Direction
Please copy all the lines that follow, word for word.

----------

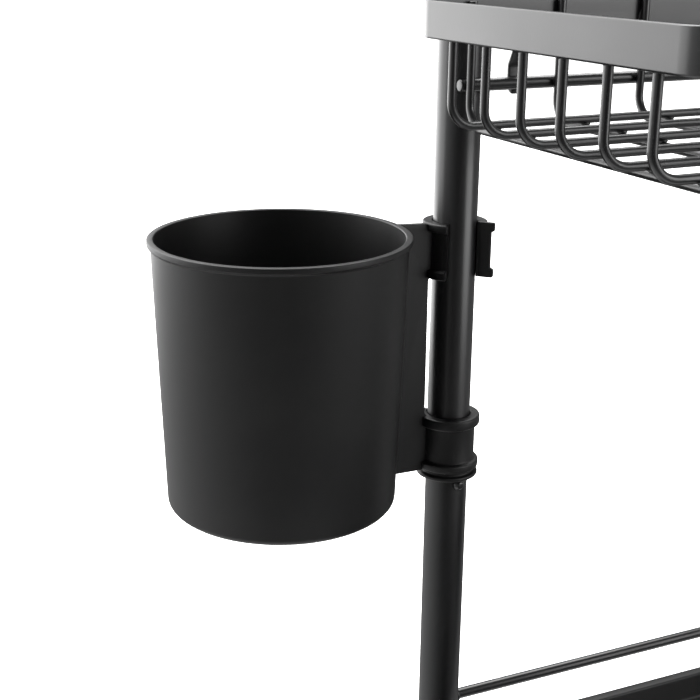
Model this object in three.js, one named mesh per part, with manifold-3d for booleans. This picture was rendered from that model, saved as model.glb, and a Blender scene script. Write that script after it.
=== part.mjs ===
// A two-tier dish drying rack: two bent tube side frames, a hanging wire basket, a slide-out drip tray
// with a lift-out plate rack, and a moulded cup that clips on to the left post and swivels round it.
// Millimetres, +Z up. The pieces are laid out from the left post's axis, with the counter at z = 0,
// +X along the rack and -Y towards the user. The whole group is then centred over its own footprint.
import * as THREE from "three";
import { mergeVertices } from "three/addons/utils/BufferGeometryUtils.js";
import Module from "manifold-3d";

const wasm = await Module();
wasm.setup();

const FIT = 0.3; // gap kept between two pieces that touch

// Side frames
const TUBE_R = 9.5;
const TUBE_WALL = 1.2;
const POST_SPACING = 364;
const POST_TOP = 371;
const TUBE_BEND = 24;
const RAIL_Z = 12.5;
const RAIL_FRONT = -188;
const REAR_FOOT_Y = -46;
const FRONT_FOOT_Y = -168;
const FOOT_HALF_WIDTH = 12.3;
const FOOT_LENGTH = 26;

// Rods and wires
const ROD_R = 2.6;
const CROSS_R = 1.7;
const LONG_R = 1.7;
const UPPER_ROD_Z = 331;
const LOWER_ROD_Z = 35.5;
const ROD_OVERHANG = 7.4;
const FRONT_ROD_Y = -140;

// Basket
const BAND_BOTTOM = 351.3;
const BAND_TOP = 365.7;
const BAND_THICK = 2;
const BAND_CORNER = 12;
const BASKET_SIDE = 29; // from a post's axis out to the band's end face
const BASKET_FRONT = -185;
const LONG_WIRES = 6;
const LONG_WIRE_Z = 318.5;
const FIRST_LONG_WIRE_Y = -38.1;
const LAST_LONG_WIRE_Y = -160.5;
const CROSS_WIRES = 10;
const CROSS_OVERHANG = 4.7; // first and last cross wire, outboard of the posts
const WIRE_BEND = 10;
const WIRE_TOP = BAND_TOP - 1.2;
const SPACER = 3.2; // from a post's face to the band's back face, with a fit gap beyond it
const SCREW_Z = 358.6;
const SCREW_HOLE_R = 2.4;
const SCREW_INSET = 2.5; // inboard of the post's axis, clear of the nearest cross wire
const SCREW_LENGTH = 12.2;
const STRAP_THICK = 1.5;
const STRAP_WIDTH = 5;
const STRAP_INSET = 20;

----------

Complete output
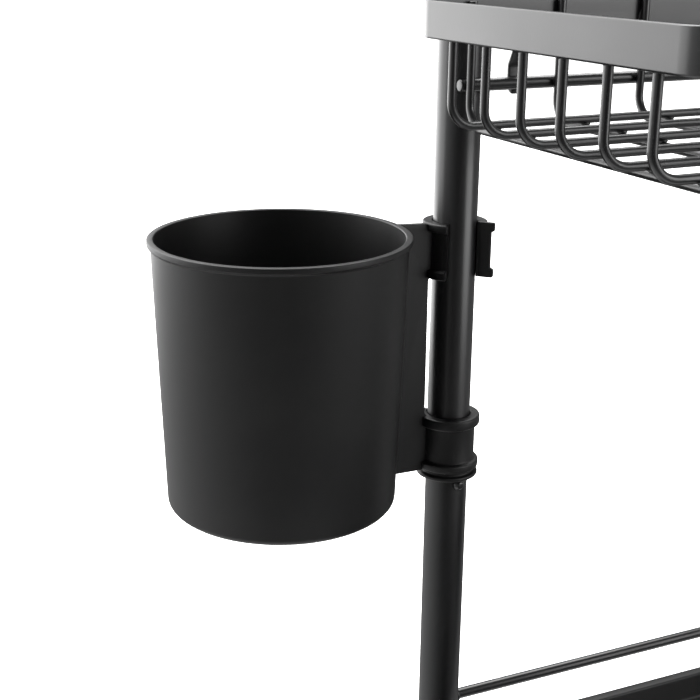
Model this object in three.js, one named mesh per part, with manifold-3d for booleans. This picture was rendered from that model, saved as model.glb, and a Blender scene script. Write that script after it.
=== part.mjs ===
// A two-tier dish drying rack: two bent tube side frames, a hanging wire basket, a slide-out drip tray
// with a lift-out plate rack, and a moulded cup that clips on to the left post and swivels round it.
// Millimetres, +Z up. The pieces are laid out from the left post's axis, with the counter at z = 0,
// +X along the rack and -Y towards the user. The whole group is then centred over its own footprint.
import * as THREE from "three";
import { mergeVertices } from "three/addons/utils/BufferGeometryUtils.js";
import Module from "manifold-3d";

const wasm = await Module();
wasm.setup();

const FIT = 0.3; // gap kept between two pieces that touch

// Side frames
const TUBE_R = 9.5;
const TUBE_WALL = 1.2;
const POST_SPACING = 364;
const POST_TOP = 371;
const TUBE_BEND = 24;
const RAIL_Z = 12.5;
const RAIL_FRONT = -188;
const REAR_FOOT_Y = -46;
const FRONT_FOOT_Y = -168;
const FOOT_HALF_WIDTH = 12.3;
const FOOT_LENGTH = 26;

// Rods and wires
const ROD_R = 2.6;
const CROSS_R = 1.7;
const LONG_R = 1.7;
const UPPER_ROD_Z = 331;
const LOWER_ROD_Z = 35.5;
const ROD_OVERHANG = 7.4;
const FRONT_ROD_Y = -140;

// Basket
const BAND_BOTTOM = 351.3;
const BAND_TOP = 365.7;
const BAND_THICK = 2;
const BAND_CORNER = 12;
const BASKET_SIDE = 29; // from a post's axis out to the band's end face
const BASKET_FRONT = -185;
const LONG_WIRES = 6;
const LONG_WIRE_Z = 318.5;
const FIRST_LONG_WIRE_Y = -38.1;
const LAST_LONG_WIRE_Y = -160.5;
const CROSS_WIRES = 10;
const CROSS_OVERHANG = 4.7; // first and last cross wire, outboard of the posts
const WIRE_BEND = 10;
const WIRE_TOP = BAND_TOP - 1.2;
const SPACER = 3.2; // from a post's face to the band's back face, with a fit gap beyond it
const SCREW_Z = 358.6;
const SCREW_HOLE_R = 2.4;
const SCREW_INSET = 2.5; // inboard of the post's axis, clear of the nearest cross wire
const SCREW_LENGTH = 12.2;
const STRAP_THICK = 1.5;
const STRAP_WIDTH = 5;
const STRAP_INSET = 20;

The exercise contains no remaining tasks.